The formula proposed by CFO Dick Barker, and approved by the council, is not based on the Florida Department of Revenue formula for gas taxes – which uses the transportation expenses in the Comprehensive Annual Financial Reports of the past five years. Instead, Barker proposed a formula that used the Local Option Sales Tax estimates.

The allocation in the inter-local agreement for city is 15.62 percent, down from 18.22 percent. County staff had proposed earlier this month the allocation be cut to 5.45 percent. That decrease would have been more than $1,000,000 a year for 10 years.

Speaking in favor of the proposed inter-local, Mayor Ashton Hayward said, “We don’t need to be taking hits of a million dollars.

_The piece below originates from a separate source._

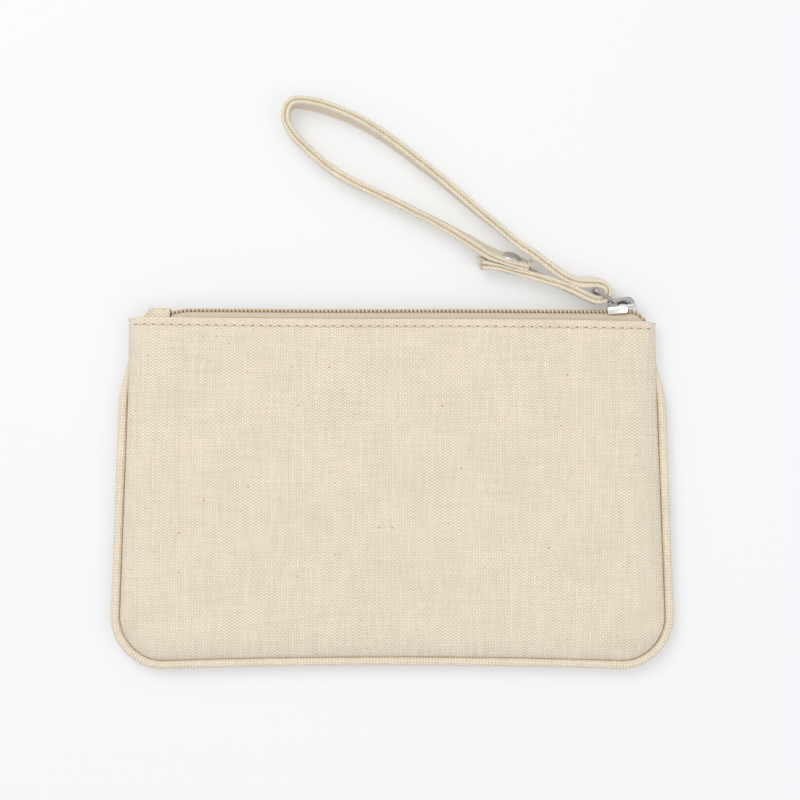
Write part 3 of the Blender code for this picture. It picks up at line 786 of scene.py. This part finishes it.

This is our money.”

He said, “The city is 39 square miles, 52,000-plus–whatever the number is (people). The county has more people, more money. We can’t afford to be taking million-dollar hits.”

The inter-local agreement was drafted unilaterally by the mayor’s office without any discussion with county staff since the BCC meeting. The agreement can not be executed until the BCC approves it, and Barker told the council he expected the commissioners to come back with a counter proposal.

The commissioners had instructed to Assistant County Administrator Amy Lovoy to work with Barker to work out the allocation percentage.

Inweekly contacted Commissioner Doug Underhill. He said that he did not think the BCC was in a rush to decide this issue (The deadline is Sept. 30, 2016).

“I had hoped that the city would recognize that this Board of County Commissioners has to consider the needs throughout the county,” said the commissioner. “The extensive deferred maintenance issues in the rest of the county demand our attention and require us to focus our resources where they are most needed.”

Underhill said, “While we respect and admire the revitalization efforts in the city, we on the Board of County Commissioners must ensure that the rest of the county receives the services that the citizens deserve for the taxes they pay.”